* **STATED TASK**:
Word for word, restate every line of the listing that follows.

* **DATA BLOCK**:
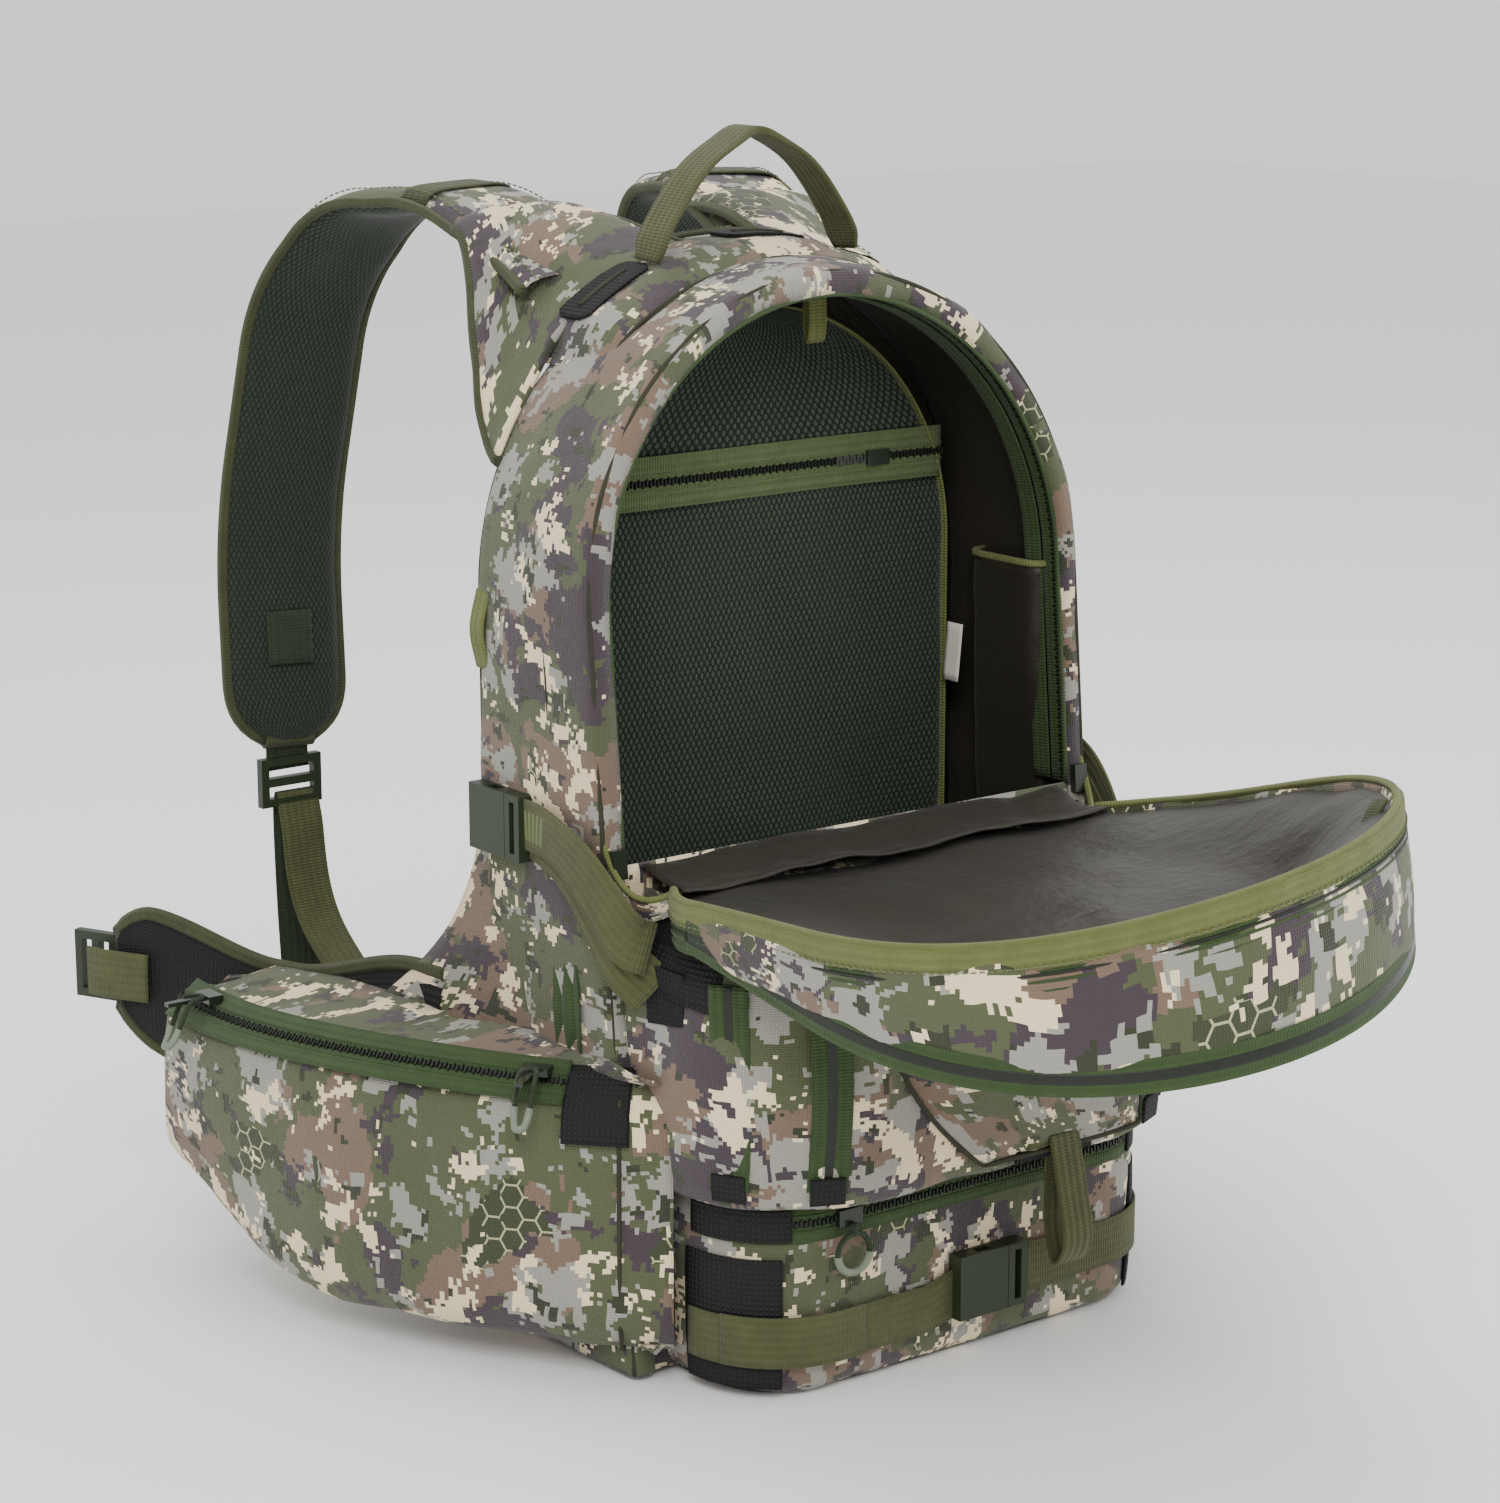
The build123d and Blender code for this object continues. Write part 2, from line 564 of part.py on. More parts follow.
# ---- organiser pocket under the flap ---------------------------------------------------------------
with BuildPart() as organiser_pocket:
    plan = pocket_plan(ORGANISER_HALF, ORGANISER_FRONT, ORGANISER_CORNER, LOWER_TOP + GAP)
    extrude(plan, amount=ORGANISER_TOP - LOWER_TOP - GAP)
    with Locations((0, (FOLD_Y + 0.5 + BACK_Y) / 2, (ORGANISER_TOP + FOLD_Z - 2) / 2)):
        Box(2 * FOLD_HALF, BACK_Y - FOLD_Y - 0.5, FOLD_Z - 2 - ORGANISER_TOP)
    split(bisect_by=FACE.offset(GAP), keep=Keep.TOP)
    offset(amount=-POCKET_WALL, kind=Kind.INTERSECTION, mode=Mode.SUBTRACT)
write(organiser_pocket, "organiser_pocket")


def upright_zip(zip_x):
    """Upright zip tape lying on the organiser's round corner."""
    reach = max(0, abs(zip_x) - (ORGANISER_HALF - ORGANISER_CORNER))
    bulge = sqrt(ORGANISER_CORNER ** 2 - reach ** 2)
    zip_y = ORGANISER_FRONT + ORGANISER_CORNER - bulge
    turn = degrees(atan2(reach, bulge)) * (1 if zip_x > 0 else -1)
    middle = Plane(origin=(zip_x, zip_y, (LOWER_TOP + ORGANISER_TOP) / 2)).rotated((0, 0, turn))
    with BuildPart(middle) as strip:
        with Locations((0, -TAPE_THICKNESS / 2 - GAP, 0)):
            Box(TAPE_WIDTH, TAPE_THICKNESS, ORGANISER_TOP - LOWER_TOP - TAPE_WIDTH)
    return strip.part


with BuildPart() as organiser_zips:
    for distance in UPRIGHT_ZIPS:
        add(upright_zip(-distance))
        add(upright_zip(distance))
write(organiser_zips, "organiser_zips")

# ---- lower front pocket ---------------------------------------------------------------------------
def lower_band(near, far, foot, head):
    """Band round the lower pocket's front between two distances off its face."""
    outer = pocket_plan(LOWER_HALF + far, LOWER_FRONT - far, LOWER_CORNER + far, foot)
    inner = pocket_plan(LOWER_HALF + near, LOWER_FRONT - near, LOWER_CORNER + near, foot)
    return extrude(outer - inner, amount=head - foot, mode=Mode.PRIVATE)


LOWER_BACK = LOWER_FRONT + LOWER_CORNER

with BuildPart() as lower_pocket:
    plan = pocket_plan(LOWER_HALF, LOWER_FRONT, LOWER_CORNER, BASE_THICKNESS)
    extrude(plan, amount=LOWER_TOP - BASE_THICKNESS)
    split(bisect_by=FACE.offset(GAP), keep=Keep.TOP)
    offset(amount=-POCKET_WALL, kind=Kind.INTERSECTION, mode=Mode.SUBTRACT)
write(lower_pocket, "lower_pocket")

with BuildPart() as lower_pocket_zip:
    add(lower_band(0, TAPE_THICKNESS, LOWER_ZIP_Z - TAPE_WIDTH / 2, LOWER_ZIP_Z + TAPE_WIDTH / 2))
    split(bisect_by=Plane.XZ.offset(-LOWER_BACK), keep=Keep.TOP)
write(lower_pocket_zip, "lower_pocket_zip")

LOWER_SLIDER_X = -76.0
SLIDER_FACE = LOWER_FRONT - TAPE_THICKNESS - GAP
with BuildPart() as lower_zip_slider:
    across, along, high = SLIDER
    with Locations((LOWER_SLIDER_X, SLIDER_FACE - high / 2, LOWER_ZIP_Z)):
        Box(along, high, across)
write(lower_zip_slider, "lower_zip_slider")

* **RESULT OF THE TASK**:
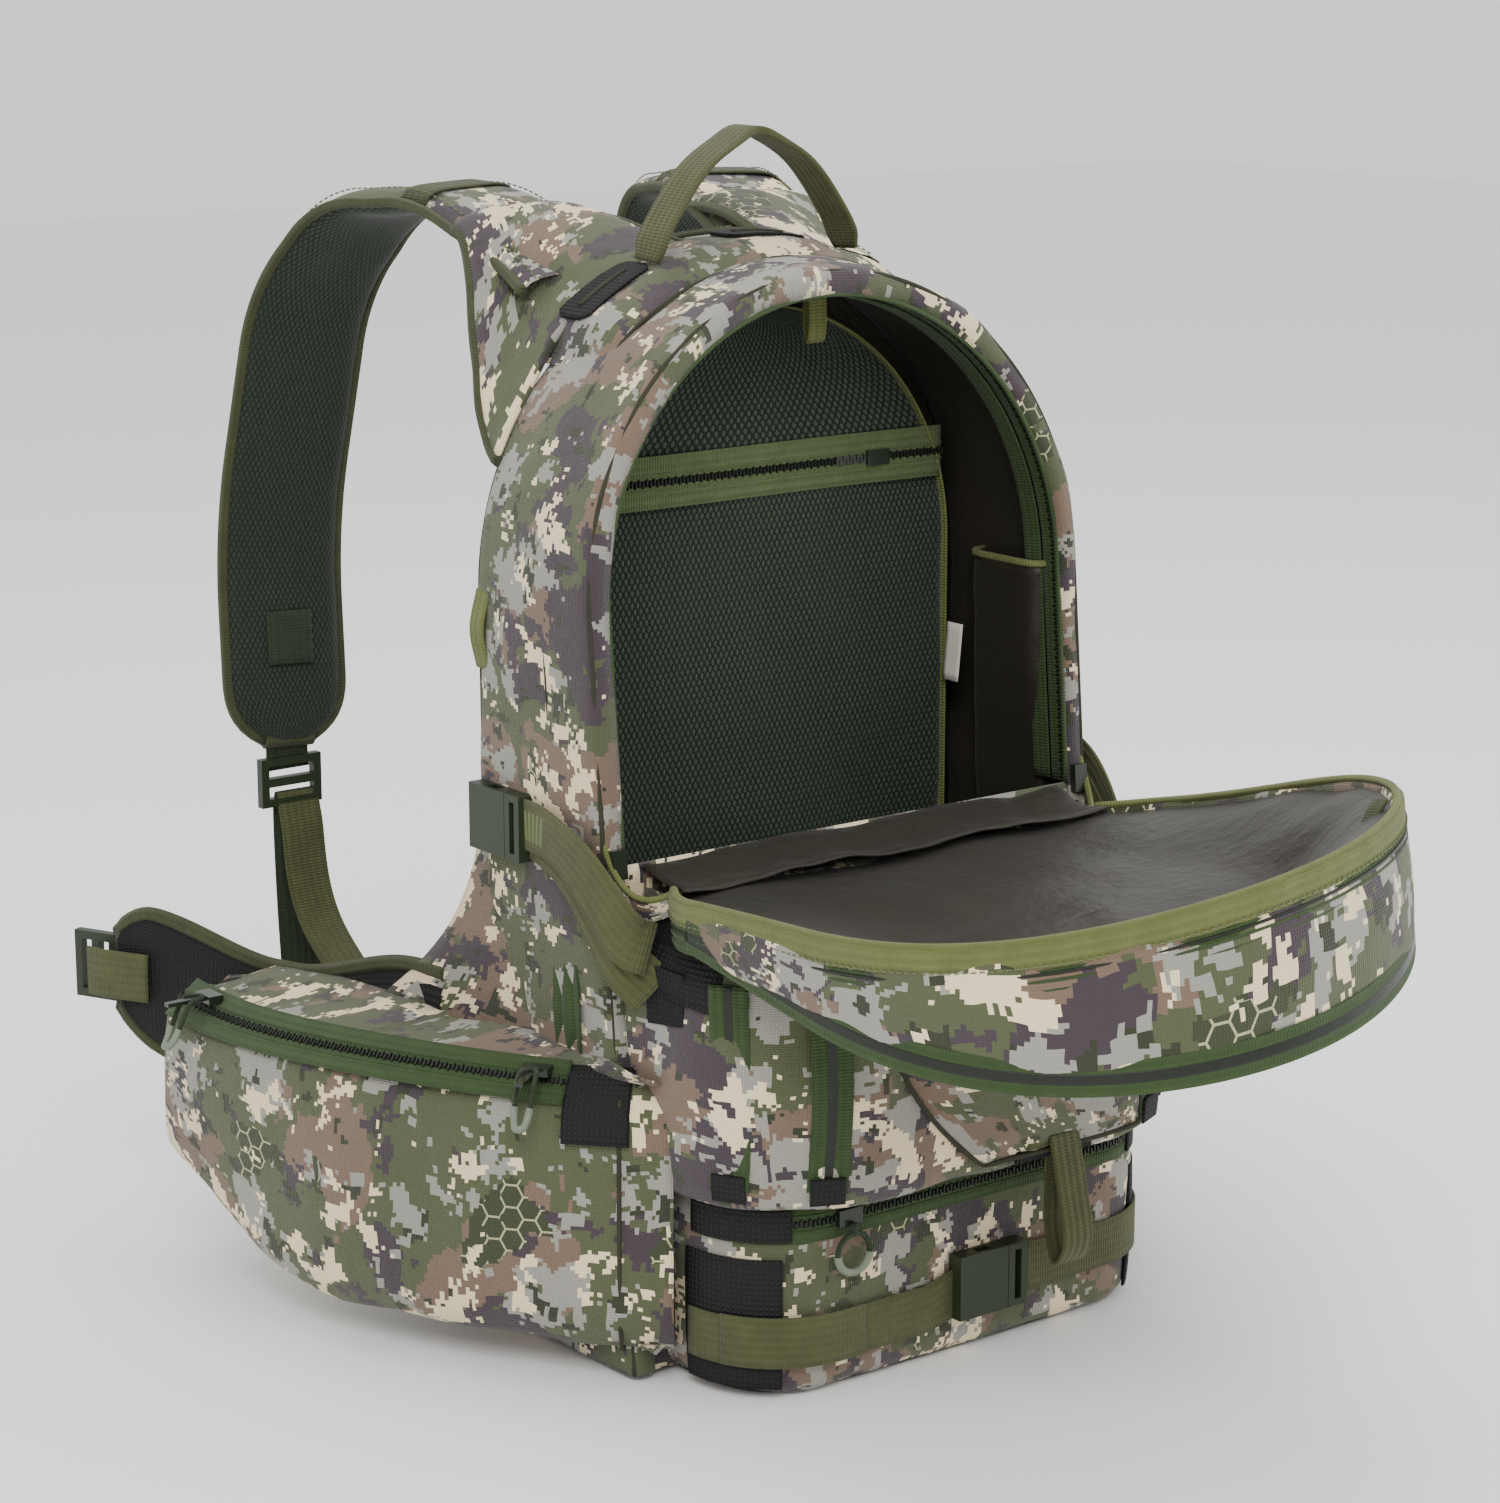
The build123d and Blender code for this object continues. Write part 2, from line 564 of part.py on. More parts follow.
# ---- organiser pocket under the flap ---------------------------------------------------------------
with BuildPart() as organiser_pocket:
    plan = pocket_plan(ORGANISER_HALF, ORGANISER_FRONT, ORGANISER_CORNER, LOWER_TOP + GAP)
    extrude(plan, amount=ORGANISER_TOP - LOWER_TOP - GAP)
    with Locations((0, (FOLD_Y + 0.5 + BACK_Y) / 2, (ORGANISER_TOP + FOLD_Z - 2) / 2)):
        Box(2 * FOLD_HALF, BACK_Y - FOLD_Y - 0.5, FOLD_Z - 2 - ORGANISER_TOP)
    split(bisect_by=FACE.offset(GAP), keep=Keep.TOP)
    offset(amount=-POCKET_WALL, kind=Kind.INTERSECTION, mode=Mode.SUBTRACT)
write(organiser_pocket, "organiser_pocket")


def upright_zip(zip_x):
    """Upright zip tape lying on the organiser's round corner."""
    reach = max(0, abs(zip_x) - (ORGANISER_HALF - ORGANISER_CORNER))
    bulge = sqrt(ORGANISER_CORNER ** 2 - reach ** 2)
    zip_y = ORGANISER_FRONT + ORGANISER_CORNER - bulge
    turn = degrees(atan2(reach, bulge)) * (1 if zip_x > 0 else -1)
    middle = Plane(origin=(zip_x, zip_y, (LOWER_TOP + ORGANISER_TOP) / 2)).rotated((0, 0, turn))
    with BuildPart(middle) as strip:
        with Locations((0, -TAPE_THICKNESS / 2 - GAP, 0)):
            Box(TAPE_WIDTH, TAPE_THICKNESS, ORGANISER_TOP - LOWER_TOP - TAPE_WIDTH)
    return strip.part


with BuildPart() as organiser_zips:
    for distance in UPRIGHT_ZIPS:
        add(upright_zip(-distance))
        add(upright_zip(distance))
write(organiser_zips, "organiser_zips")

# ---- lower front pocket ---------------------------------------------------------------------------
def lower_band(near, far, foot, head):
    """Band round the lower pocket's front between two distances off its face."""
    outer = pocket_plan(LOWER_HALF + far, LOWER_FRONT - far, LOWER_CORNER + far, foot)
    inner = pocket_plan(LOWER_HALF + near, LOWER_FRONT - near, LOWER_CORNER + near, foot)
    return extrude(outer - inner, amount=head - foot, mode=Mode.PRIVATE)


LOWER_BACK = LOWER_FRONT + LOWER_CORNER

with BuildPart() as lower_pocket:
    plan = pocket_plan(LOWER_HALF, LOWER_FRONT, LOWER_CORNER, BASE_THICKNESS)
    extrude(plan, amount=LOWER_TOP - BASE_THICKNESS)
    split(bisect_by=FACE.offset(GAP), keep=Keep.TOP)
    offset(amount=-POCKET_WALL, kind=Kind.INTERSECTION, mode=Mode.SUBTRACT)
write(lower_pocket, "lower_pocket")

with BuildPart() as lower_pocket_zip:
    add(lower_band(0, TAPE_THICKNESS, LOWER_ZIP_Z - TAPE_WIDTH / 2, LOWER_ZIP_Z + TAPE_WIDTH / 2))
    split(bisect_by=Plane.XZ.offset(-LOWER_BACK), keep=Keep.TOP)
write(lower_pocket_zip, "lower_pocket_zip")

LOWER_SLIDER_X = -76.0
SLIDER_FACE = LOWER_FRONT - TAPE_THICKNESS - GAP
with BuildPart() as lower_zip_slider:
    across, along, high = SLIDER
    with Locations((LOWER_SLIDER_X, SLIDER_FACE - high / 2, LOWER_ZIP_Z)):
        Box(along, high, across)
write(lower_zip_slider, "lower_zip_slider")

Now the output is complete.